A loose adaptation of the children’s books by John Peterson, DIC’s THE LITTLES began a three-year run on ABC in 1983. The adventures of Tom and Lucy Little, their parents Frank and Helen, Grandpa and goofy aviation enthusiast Cousin Dinky as they survive inside the walls of the Bigg family house – with the help of normal-sized Henry Bigg – were popular enough to spawn both a feature film and a TV special, as well as resurrection in the syndication television afterlife and on DVD.

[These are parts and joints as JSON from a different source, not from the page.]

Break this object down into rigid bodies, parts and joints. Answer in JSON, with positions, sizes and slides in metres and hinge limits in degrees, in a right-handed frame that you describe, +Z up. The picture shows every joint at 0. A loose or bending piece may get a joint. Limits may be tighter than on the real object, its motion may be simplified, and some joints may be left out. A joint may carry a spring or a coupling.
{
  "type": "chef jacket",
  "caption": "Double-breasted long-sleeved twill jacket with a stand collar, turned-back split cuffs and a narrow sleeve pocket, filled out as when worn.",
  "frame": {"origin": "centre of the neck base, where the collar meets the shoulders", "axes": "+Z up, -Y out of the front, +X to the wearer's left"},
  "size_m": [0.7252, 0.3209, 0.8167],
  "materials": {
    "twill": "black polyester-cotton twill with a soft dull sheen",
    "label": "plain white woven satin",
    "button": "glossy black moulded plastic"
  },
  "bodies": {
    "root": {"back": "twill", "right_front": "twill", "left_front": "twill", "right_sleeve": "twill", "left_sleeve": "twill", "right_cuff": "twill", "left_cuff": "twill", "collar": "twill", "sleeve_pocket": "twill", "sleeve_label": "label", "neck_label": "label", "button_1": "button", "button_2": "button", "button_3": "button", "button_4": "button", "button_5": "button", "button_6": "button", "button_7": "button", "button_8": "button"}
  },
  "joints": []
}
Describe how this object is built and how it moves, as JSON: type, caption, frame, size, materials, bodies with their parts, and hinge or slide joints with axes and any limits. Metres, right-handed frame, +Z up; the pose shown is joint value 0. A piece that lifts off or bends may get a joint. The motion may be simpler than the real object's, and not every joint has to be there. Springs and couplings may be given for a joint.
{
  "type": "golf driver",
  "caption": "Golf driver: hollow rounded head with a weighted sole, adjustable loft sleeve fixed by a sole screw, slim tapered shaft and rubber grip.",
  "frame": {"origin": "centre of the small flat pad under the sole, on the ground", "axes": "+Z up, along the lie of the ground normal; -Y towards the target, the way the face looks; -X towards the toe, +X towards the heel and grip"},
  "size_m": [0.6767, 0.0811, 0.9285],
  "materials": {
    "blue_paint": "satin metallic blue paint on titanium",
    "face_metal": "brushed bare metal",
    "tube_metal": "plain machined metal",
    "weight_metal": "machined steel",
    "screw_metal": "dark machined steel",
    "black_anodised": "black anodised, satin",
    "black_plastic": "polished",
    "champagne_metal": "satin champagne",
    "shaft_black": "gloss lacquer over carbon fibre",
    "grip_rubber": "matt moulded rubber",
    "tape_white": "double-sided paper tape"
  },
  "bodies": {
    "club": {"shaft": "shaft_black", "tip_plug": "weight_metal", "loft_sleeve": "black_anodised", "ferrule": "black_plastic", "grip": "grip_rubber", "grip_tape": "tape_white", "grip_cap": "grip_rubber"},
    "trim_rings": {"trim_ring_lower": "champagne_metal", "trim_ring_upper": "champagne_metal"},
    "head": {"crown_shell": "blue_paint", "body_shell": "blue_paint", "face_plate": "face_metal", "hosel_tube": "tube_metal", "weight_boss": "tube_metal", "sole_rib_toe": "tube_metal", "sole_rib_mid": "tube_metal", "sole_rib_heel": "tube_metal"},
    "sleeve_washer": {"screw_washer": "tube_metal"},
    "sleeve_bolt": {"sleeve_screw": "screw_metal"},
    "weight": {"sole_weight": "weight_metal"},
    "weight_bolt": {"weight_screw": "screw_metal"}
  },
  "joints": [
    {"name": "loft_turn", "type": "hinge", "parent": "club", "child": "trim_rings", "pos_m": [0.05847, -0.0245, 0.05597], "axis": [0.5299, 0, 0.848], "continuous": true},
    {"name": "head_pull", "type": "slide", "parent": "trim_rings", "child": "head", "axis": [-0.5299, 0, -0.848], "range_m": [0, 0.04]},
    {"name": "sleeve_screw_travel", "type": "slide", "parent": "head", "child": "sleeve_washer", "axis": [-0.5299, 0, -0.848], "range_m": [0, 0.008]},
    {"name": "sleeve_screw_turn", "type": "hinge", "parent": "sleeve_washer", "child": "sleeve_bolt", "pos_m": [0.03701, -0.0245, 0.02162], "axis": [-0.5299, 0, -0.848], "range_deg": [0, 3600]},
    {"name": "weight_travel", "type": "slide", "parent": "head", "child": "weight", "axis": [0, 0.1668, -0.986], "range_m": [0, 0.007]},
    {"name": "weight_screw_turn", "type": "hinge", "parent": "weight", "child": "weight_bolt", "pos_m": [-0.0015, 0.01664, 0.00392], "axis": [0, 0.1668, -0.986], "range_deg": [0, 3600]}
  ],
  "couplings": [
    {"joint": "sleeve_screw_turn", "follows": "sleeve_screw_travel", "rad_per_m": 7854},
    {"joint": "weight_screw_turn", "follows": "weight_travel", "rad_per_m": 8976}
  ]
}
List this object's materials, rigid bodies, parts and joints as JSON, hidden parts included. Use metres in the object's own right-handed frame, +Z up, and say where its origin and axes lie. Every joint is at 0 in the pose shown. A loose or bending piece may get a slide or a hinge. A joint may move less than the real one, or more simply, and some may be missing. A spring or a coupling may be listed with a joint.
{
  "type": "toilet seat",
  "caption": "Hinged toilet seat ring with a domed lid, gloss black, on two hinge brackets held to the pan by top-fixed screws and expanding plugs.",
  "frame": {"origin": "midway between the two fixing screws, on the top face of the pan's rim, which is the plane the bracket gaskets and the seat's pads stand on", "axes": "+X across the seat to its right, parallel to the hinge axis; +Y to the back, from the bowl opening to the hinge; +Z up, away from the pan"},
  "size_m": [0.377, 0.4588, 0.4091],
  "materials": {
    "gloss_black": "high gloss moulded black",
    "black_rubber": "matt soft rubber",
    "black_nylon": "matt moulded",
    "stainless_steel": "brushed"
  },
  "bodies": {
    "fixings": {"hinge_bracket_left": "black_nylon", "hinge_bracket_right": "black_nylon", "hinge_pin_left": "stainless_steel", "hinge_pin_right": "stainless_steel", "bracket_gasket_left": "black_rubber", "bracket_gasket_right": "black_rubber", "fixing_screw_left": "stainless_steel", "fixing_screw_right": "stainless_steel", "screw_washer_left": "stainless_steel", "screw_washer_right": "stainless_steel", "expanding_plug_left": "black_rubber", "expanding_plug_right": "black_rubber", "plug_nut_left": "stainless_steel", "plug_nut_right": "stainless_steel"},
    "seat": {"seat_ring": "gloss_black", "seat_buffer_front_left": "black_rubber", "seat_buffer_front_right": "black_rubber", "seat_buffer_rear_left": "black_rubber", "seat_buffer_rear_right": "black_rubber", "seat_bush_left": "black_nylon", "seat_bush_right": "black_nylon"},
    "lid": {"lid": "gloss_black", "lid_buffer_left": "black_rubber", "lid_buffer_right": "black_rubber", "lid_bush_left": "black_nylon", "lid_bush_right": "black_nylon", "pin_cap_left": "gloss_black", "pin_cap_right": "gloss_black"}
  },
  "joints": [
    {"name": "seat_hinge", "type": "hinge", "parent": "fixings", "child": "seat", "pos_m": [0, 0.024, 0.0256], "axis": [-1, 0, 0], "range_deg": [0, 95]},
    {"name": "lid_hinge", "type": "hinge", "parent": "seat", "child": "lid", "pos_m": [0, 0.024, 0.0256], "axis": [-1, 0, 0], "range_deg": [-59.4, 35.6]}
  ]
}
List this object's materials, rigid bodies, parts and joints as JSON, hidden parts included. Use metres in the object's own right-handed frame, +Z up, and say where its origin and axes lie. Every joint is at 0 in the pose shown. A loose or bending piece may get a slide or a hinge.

Up against Saturday morning cartoon rivals like THE GARY COLEMAN SHOW, RUBIK THE AMAZING CUBE, DUKES OF HAZZARD, MR. T, BENJI ZAX & THE ALIEN PRINCE, and of course BISKITTS, television viewers couldn’t help but notice THE LITTLES’ clean-line look and solid animation backbone. Unlike THE SMURFS, THE LITTLES had to ground its fantasy elements firmly against the real world of 1980s suburban housing. You can’t cheat your way through animating a series about tiny people that live in crawlspaces and underneath floorboards. The show’s versimilitude proved the fantasy staple of magical beings lurking in the nooks and crannies of the ‘real world’ translates well to television. Personally I was a little older than the target audience, but I enjoyed THE LITTLES regardless; how else was I gonna kill time before the premiere of MIGHTY ORBOTS?



There’s a strange appeal in tales of hidden creatures living on the margins of the human world – MRS FRISBY & THE RATS OF NIMH is still a juvenile SF favorite (and would get a big-screen animated adaptation around this time, though Disneyfied with enough magical fairy dust to make my teeth itch) and I’m pretty sure I read at least one of the original Littles novels to be at least familiar with the concept.


Henry and the Littles (with pet turtle Slick), the Bigg family, Dr. Hunter and his life partner Jeffrey

Viewed 25 years later THE LITTLES is aggressively 80s, from the lowercase font of its title to the pastel colors of the characters clothes, from the boxy compact cars the Bigg family drives to the dirt bike (and helmet, can’t forget the helmet) Henry uses to get around town from one Littles-infested crisis to another. Chased by Doctor Hunter and his assistant, LITTLES author John Peterson (!!), the Littles civilization is always at risk of being exposed to the outside, giant-sized world. This doesn’t stop them from using the big people as a template for their own lifestyle – there are apparently enough Littles living in our cellars and attics to require Littles-sized highways, filled with Littles traffic, running through our cities. One hopes the Littles are thankful for whatever zoning board decreed all structures needed lots of air vents and steam tunnels. When they aren’t going about their mysterious Littles business, Tom and Lucy always have time to help Henry out of a jam - complicated as usual by the antics of Cousin Dinky- and Grandpa can always deliver a lecture about how drugs are bad or how stealing is wrong, except when the Littles use it as the basis of their civilization. Well, that’s not really stealing. We didn’t need all that stuff anyway, go ahead, take it. THE LITTLES – charming children’s fantasy, or commentary on the wasteful nature of Western civilization? You decide.





Miyazaki's 'Famous Detective Holmes' makes an appearance

Episodes were capped with a “make it yourself” segment usually involving pipe cleaners, balloons, straws, scotch tape, and elementary laws of physics. In the third season of the series Henry’s family travelled the world (with Littles in tow) and the end segments became history or geography lessons. I’d quit watching by that time. My Friday nights were lasting a lot longer – movie theater popcorn isn’t going to pop itself, y’know – and my early Saturday mornings were spent sleeping instead of watching cartoons. Did the little people living inside our HVAC system shed a tear as one more viewer succumed to creeping teenageism? Only THE LITTLES know.